[Items from a data source]

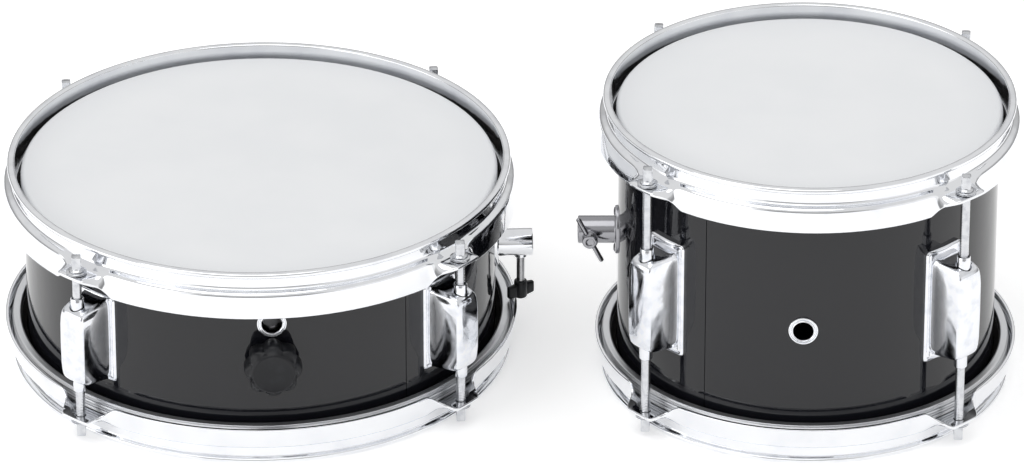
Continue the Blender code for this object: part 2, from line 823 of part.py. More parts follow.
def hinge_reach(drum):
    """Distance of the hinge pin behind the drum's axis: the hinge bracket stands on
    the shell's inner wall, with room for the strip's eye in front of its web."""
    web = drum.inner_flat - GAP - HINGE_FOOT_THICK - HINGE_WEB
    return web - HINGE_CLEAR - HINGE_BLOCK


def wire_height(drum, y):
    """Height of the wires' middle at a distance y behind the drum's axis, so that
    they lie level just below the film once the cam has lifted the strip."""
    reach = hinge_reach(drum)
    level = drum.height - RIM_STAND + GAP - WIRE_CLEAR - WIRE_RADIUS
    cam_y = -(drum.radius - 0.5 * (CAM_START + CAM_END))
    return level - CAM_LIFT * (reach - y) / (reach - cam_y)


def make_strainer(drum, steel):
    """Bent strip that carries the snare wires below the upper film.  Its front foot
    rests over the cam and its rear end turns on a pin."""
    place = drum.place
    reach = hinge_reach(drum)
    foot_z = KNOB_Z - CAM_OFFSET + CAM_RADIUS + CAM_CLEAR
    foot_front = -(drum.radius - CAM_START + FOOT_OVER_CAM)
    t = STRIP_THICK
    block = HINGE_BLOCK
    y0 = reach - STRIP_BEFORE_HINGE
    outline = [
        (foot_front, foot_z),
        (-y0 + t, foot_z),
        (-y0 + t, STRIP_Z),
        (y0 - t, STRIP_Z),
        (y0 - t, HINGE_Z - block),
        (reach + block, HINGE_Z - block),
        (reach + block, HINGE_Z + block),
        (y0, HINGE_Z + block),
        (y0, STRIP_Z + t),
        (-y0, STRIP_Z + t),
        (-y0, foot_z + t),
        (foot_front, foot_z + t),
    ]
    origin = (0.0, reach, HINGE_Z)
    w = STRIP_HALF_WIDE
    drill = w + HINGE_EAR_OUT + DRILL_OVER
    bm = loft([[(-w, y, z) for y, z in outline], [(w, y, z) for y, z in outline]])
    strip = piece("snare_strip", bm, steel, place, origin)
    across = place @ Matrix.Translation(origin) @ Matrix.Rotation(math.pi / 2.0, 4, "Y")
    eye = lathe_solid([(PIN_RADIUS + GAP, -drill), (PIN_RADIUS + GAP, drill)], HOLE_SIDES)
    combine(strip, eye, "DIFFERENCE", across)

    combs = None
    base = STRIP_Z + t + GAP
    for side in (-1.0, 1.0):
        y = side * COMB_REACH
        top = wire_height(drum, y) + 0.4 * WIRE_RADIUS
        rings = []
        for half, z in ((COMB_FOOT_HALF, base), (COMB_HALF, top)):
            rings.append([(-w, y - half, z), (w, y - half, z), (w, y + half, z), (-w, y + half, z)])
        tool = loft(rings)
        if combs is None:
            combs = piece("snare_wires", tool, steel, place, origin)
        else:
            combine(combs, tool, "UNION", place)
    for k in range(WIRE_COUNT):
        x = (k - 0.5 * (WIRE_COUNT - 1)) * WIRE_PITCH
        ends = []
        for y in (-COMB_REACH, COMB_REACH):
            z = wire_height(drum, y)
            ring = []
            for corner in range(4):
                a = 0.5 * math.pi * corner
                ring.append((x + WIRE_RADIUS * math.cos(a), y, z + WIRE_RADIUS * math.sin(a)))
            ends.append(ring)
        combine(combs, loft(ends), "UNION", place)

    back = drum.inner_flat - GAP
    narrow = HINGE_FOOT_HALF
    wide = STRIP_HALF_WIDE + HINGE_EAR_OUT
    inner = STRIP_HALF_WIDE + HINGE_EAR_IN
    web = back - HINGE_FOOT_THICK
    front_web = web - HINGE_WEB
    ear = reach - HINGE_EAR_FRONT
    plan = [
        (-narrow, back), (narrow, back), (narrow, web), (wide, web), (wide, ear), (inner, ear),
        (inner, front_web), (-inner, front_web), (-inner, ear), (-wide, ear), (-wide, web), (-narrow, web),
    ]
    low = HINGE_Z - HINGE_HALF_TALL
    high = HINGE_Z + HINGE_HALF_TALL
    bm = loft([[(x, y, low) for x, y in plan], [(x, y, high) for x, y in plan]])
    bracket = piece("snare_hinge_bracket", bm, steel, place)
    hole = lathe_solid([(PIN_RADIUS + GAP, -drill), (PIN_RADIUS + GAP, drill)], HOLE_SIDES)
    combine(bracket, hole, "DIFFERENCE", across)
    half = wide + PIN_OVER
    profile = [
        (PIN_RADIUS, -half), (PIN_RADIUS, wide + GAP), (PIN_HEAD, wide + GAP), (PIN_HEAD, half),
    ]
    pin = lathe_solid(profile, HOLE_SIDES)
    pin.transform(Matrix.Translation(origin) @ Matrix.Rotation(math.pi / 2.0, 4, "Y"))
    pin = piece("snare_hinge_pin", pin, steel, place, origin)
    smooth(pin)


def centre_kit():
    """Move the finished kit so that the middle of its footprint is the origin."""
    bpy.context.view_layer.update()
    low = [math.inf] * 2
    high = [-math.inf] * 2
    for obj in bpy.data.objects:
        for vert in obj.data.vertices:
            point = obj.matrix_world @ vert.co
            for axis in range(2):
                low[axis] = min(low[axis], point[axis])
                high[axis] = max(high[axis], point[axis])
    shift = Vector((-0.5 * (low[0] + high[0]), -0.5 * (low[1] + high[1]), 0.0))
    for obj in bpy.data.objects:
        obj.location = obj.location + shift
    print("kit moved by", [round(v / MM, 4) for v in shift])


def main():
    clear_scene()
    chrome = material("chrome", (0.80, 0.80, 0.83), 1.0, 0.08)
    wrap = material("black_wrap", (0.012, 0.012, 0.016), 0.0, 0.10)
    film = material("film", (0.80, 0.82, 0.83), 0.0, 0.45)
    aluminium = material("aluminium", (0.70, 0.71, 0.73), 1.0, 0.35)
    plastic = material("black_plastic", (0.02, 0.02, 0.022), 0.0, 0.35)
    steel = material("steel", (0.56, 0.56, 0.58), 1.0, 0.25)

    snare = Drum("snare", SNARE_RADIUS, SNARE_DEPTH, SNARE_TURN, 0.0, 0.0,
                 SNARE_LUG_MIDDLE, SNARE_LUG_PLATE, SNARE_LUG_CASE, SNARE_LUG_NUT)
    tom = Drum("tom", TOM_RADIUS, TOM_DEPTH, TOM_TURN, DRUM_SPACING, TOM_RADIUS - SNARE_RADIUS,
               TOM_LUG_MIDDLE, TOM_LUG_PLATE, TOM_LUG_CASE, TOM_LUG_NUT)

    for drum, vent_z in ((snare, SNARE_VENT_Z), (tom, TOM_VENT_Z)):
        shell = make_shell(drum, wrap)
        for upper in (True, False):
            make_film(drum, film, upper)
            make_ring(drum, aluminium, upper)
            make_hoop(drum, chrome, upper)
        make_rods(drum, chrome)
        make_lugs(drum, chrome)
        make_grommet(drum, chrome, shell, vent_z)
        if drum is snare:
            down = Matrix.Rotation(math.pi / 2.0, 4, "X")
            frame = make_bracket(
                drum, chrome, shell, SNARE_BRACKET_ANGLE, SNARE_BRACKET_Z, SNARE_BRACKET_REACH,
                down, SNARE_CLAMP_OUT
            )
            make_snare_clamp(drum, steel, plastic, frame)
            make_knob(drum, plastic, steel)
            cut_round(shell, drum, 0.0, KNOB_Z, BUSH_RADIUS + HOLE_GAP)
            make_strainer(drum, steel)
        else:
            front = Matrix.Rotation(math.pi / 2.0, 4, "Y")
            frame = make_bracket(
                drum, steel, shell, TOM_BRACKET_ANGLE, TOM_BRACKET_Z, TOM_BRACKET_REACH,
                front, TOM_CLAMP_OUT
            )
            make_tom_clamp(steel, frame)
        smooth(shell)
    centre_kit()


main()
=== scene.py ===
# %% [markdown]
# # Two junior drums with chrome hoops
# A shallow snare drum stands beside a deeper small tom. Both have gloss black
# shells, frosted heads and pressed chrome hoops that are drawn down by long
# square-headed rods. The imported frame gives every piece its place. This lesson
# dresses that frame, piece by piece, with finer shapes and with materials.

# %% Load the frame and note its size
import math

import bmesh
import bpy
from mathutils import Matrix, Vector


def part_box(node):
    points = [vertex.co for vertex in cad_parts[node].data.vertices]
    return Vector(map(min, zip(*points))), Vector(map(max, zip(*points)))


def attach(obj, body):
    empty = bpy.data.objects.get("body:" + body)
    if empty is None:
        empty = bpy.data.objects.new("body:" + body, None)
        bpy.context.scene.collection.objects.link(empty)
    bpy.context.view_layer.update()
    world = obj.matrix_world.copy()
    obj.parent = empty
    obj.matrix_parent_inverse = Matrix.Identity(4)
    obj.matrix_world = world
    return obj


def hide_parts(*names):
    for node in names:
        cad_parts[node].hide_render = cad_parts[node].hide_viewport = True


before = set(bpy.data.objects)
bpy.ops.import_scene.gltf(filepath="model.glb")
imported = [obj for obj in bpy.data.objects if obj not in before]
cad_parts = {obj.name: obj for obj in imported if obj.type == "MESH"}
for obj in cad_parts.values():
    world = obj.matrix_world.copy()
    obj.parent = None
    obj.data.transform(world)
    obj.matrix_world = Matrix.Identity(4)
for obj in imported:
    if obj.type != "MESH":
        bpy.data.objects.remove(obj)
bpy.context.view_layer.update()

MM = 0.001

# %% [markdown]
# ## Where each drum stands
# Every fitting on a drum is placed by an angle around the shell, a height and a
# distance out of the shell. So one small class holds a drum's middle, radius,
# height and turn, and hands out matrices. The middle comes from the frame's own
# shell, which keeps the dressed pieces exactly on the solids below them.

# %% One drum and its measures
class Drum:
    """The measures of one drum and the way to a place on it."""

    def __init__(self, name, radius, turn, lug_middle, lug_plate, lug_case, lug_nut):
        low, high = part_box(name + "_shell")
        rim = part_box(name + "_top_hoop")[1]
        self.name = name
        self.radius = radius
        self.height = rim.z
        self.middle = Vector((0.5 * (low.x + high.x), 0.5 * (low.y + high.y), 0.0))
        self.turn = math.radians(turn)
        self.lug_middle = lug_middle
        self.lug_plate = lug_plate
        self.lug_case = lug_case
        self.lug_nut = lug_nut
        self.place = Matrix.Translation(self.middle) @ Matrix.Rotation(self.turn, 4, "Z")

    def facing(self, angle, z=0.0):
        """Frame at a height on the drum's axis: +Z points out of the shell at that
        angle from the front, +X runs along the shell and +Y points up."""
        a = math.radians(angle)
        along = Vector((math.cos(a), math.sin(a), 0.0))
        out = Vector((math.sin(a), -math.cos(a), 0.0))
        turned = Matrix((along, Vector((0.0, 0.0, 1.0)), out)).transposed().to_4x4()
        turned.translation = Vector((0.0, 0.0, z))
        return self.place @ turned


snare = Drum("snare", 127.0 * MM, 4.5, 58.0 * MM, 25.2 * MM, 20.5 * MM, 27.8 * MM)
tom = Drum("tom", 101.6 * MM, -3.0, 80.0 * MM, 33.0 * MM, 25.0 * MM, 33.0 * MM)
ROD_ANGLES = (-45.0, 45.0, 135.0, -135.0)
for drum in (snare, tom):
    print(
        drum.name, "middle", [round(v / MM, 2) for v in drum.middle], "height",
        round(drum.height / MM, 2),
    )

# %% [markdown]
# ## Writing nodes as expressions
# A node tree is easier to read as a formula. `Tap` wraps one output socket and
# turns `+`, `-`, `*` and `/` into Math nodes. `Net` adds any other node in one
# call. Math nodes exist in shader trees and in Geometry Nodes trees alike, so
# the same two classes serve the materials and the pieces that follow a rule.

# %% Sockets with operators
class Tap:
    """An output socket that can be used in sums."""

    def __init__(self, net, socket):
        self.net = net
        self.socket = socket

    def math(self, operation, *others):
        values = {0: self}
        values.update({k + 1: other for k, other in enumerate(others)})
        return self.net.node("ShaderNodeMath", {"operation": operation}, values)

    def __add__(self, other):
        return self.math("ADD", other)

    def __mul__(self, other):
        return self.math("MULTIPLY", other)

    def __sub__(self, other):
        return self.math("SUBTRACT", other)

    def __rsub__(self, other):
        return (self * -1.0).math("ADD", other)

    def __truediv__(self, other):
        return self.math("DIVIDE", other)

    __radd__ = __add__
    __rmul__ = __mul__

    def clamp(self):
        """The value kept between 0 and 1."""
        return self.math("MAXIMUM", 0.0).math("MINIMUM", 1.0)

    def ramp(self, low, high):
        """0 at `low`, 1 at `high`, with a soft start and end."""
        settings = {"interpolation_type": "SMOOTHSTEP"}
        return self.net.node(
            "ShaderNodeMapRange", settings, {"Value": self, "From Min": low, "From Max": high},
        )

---

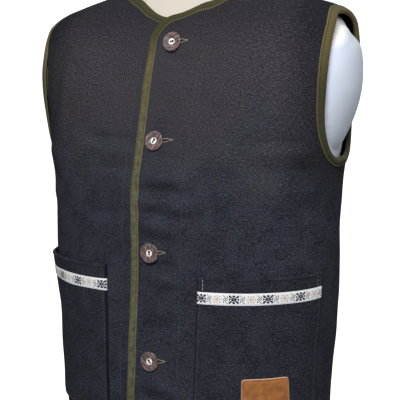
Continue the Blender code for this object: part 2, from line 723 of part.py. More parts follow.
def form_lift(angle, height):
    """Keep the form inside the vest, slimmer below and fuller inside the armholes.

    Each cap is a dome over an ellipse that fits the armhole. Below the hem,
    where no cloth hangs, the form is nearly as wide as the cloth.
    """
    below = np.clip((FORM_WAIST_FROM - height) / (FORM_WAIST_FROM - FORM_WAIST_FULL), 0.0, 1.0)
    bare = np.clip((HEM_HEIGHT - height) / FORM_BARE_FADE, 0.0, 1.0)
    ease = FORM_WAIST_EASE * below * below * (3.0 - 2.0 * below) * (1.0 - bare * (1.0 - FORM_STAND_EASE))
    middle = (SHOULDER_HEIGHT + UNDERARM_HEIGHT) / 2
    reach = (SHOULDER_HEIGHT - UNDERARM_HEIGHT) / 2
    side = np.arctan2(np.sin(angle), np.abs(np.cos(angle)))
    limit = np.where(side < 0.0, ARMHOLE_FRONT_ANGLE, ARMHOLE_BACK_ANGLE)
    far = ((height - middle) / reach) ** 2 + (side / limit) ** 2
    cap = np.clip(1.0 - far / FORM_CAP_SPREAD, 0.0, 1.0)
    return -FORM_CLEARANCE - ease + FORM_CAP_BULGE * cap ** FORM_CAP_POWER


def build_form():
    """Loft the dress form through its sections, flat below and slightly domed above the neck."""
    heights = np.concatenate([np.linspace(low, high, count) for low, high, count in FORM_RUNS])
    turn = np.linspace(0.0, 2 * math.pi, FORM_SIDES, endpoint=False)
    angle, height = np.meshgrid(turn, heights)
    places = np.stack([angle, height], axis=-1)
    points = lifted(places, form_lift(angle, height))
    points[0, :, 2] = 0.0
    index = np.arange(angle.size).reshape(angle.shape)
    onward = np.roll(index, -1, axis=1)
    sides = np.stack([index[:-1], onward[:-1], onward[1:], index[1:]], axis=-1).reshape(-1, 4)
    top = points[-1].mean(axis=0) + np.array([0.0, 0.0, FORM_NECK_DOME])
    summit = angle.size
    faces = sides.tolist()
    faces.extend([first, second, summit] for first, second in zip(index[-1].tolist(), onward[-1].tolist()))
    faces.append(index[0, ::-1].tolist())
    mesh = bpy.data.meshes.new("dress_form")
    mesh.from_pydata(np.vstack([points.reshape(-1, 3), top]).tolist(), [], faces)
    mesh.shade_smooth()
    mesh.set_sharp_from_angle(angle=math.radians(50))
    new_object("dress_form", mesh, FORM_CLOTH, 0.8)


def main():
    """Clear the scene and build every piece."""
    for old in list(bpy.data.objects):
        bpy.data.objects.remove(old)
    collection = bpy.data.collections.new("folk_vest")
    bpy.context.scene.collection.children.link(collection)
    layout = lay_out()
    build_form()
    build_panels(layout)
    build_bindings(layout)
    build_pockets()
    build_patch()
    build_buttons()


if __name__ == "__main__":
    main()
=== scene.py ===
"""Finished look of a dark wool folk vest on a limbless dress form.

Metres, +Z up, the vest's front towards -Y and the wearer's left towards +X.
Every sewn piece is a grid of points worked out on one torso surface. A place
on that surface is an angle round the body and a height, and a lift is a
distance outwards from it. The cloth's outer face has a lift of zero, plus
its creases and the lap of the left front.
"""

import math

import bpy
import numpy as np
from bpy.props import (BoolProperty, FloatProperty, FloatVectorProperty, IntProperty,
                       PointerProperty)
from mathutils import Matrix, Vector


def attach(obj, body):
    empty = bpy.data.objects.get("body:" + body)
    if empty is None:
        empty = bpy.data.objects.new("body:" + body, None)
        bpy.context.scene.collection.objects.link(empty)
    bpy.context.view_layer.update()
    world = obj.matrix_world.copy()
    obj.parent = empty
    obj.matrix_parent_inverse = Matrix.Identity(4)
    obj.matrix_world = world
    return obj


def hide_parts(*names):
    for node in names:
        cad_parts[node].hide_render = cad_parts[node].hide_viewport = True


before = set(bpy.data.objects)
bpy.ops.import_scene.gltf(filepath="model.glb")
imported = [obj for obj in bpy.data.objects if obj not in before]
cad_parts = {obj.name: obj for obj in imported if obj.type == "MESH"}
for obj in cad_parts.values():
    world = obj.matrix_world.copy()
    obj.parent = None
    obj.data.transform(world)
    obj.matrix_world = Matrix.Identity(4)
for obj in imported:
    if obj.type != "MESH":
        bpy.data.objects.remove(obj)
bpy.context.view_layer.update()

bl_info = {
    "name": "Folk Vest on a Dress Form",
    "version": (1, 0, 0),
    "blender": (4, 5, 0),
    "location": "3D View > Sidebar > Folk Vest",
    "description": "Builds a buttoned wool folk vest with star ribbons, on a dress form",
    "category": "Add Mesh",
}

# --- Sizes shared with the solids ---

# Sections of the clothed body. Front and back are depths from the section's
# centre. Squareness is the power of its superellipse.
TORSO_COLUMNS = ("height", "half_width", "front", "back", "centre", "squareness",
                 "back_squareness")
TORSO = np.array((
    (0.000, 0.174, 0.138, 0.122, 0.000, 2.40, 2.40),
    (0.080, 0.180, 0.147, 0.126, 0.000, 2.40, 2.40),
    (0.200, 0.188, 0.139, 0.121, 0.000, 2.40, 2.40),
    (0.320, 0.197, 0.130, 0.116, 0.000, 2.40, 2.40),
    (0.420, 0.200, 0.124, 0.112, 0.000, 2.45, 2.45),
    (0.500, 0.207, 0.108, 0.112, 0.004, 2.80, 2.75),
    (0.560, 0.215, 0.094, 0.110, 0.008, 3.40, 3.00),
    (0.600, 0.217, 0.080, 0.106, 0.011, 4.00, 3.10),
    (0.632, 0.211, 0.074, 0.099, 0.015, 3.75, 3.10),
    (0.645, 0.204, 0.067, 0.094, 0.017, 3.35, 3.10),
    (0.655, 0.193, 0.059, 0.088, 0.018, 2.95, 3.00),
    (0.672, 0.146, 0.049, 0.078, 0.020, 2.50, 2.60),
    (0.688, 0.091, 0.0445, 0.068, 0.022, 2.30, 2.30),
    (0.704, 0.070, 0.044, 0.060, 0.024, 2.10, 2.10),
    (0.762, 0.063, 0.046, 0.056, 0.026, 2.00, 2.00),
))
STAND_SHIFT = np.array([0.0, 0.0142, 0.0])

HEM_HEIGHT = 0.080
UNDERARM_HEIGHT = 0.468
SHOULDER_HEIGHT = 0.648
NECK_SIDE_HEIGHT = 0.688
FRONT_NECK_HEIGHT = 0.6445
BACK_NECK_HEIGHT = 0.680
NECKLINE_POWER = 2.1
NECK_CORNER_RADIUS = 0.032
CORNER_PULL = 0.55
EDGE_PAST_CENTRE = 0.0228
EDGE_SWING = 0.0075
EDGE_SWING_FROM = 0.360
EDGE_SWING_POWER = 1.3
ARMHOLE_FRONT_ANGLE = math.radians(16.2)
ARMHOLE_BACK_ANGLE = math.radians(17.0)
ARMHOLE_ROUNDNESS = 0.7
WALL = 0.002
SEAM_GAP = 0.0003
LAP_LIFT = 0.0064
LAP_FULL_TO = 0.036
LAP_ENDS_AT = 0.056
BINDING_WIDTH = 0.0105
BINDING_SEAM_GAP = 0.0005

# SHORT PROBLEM
Quote only the lines running from the line that holds "cut_round(shell, drum, 0.0, KNOB_Z, BUSH_RADIUS" to the line that holds "# dresses that", both ends included.

# RESULT
            cut_round(shell, drum, 0.0, KNOB_Z, BUSH_RADIUS + HOLE_GAP)
            make_strainer(drum, steel)
        else:
            front = Matrix.Rotation(math.pi / 2.0, 4, "Y")
            frame = make_bracket(
                drum, steel, shell, TOM_BRACKET_ANGLE, TOM_BRACKET_Z, TOM_BRACKET_REACH,
                front, TOM_CLAMP_OUT
            )
            make_tom_clamp(steel, frame)
        smooth(shell)
    centre_kit()


main()
=== scene.py ===
# %% [markdown]
# # Two junior drums with chrome hoops
# A shallow snare drum stands beside a deeper small tom. Both have gloss black
# shells, frosted heads and pressed chrome hoops that are drawn down by long
# square-headed rods. The imported frame gives every piece its place. This lesson
# dresses that frame, piece by piece, with finer shapes and with materials.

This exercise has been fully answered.